Belirttiğim gibi sadece üç ay önce kurulan parti, çoğunlukla giderek politikadan uzaklaşan ve ekonomik zorluklar çeken Japon halkına hitap ediyor. Partinin lideri Taro, sosyal medyayı aktif kullanıyor ve kampanyasını da 3500 gönüllünün yardımlarıyla yürüttü.  Dünya genelinde sıklıkla rastlanan “yeni tip politikacıların” bir örneği olan Yamamoto, medya ile genç yaştan beri olan sıcak diyaloğunu kullanmayı iyi biliyor. Televizyondaki bir yetenek yarışmasıyla ünlenen ve ardından filmlerde rol alan Yamamoto’nun siyasete atıldığı dönem ise, 2011’deki Fukuşima Nükleer Kazası ertesi oldu. Kazaya olan tepkisini, “Terör devleti Japonya’nın artık bir işbirlikçisi olmayacağım” diyerek dile getirdi.  Yamamoto, o günden beri, aktörlük kariyerini geride bıraktı ve tüm vaktini aktivizm ve siyasete ayırıyor.

Japonya siyasetindeki bir yenilik de bu seçimlerde kadın temsilci sayısını tarihi bir rekora ulaşmasıydı. Kadın adaylar, toplamda 28 sandalye kazandı (bütün adayların yüzde 22,6’sı). Böylelikle, Japonya Diet’indeki kadın temsilci sayısı dünya ortalaması olan yüzde 24,4’e yaklaştı. Türkiye’de, 2018 seçimleri itibariyle, TBMM’deki kadın milletvekili oranının yüzde 17 olduğunu hatırlatayım.

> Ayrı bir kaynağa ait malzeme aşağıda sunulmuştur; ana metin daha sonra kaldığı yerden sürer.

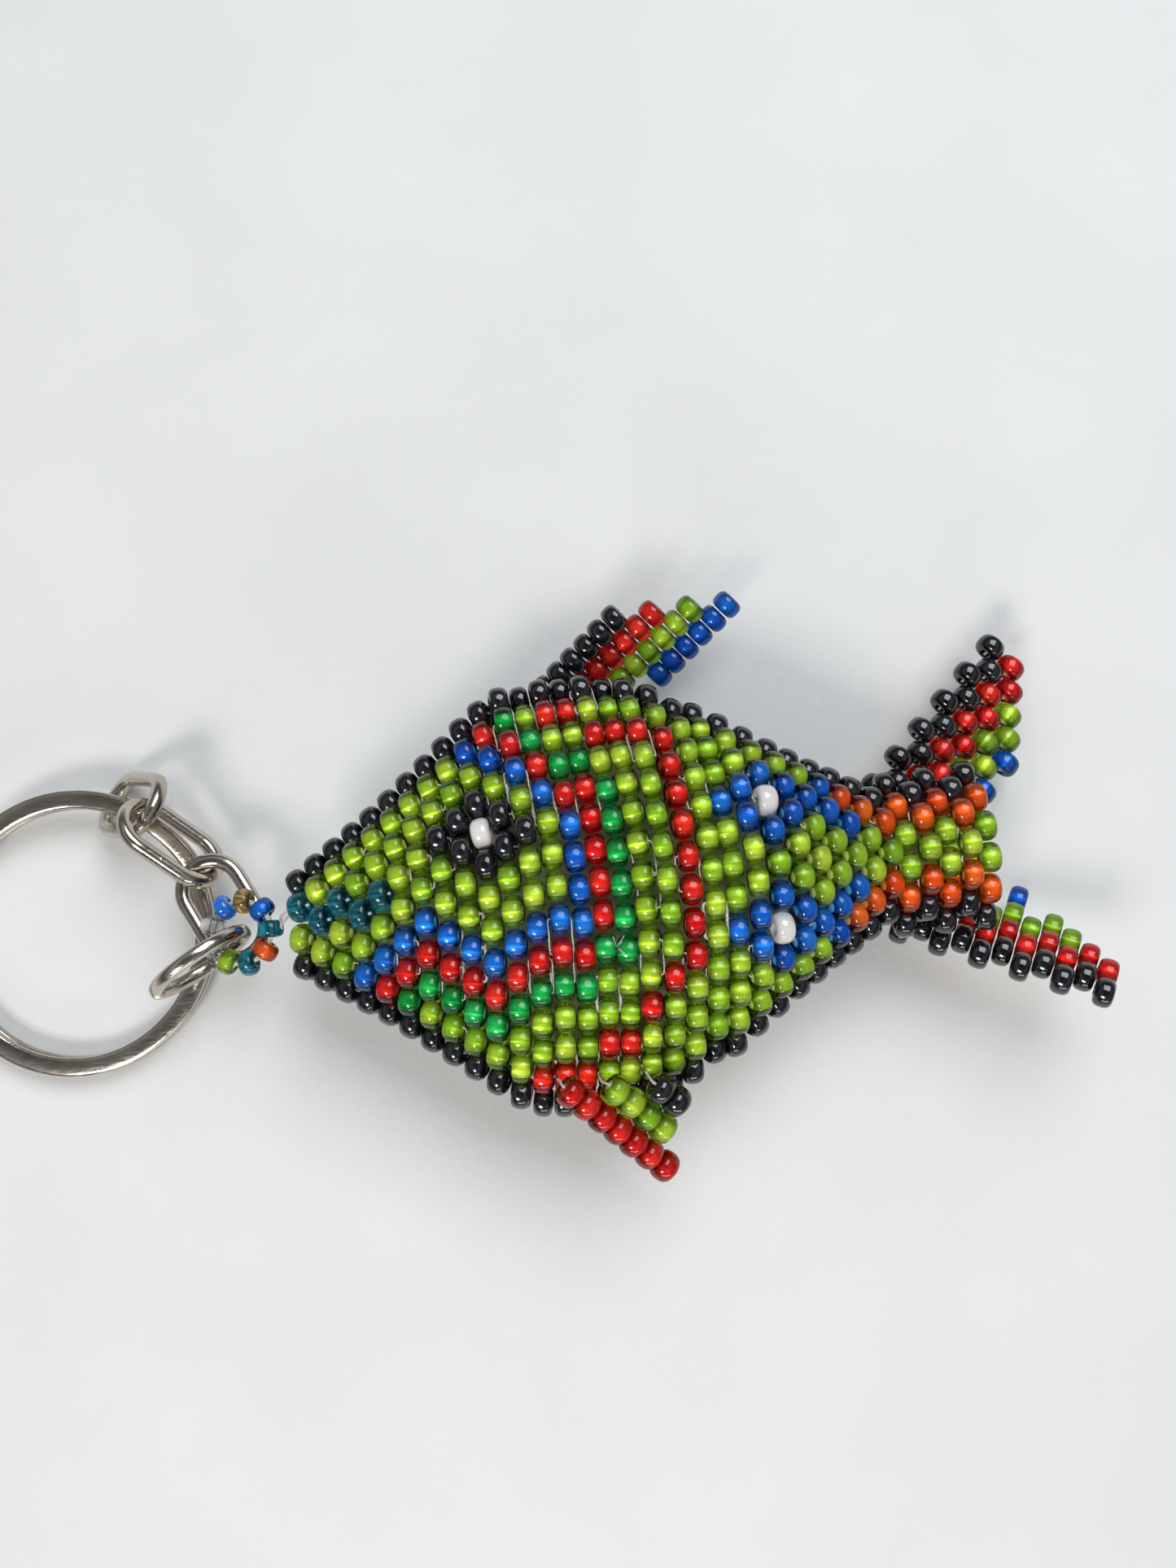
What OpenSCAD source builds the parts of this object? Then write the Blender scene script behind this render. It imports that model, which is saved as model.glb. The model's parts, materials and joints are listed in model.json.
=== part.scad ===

Japonya, kadın-erkek eşitliği bakımından çok eleştirilen bir ülke. Geçen Mayıs’ta kadınların siyasete katılımını arttırmak için yeni bir kanun çıkarılmıştı. Başbakan Shinzo Abe de kadınların toplum genelindeki yöneticilik pozisyonlarını 2020’ye kadar yüzde 30’a çıkarmayı vaat ediyor. Ancak, Abe’nin partisi muhafazakâr Liberal Demokrat Parti’nin çok az kadın aday göstererek ortalamayı düşürdüğünü öne sürenler de var.

Japonya’da geleneksel siyasî yapı, yavaş da olsa dönüşüyor. Bunu sağlayanlar da, inatçı biçimde değişime öncülük eden ve tabuları yıkmaya çalışan aktivistler, siyasetçiler ve özellikle de kadınlar gibi gözüküyor.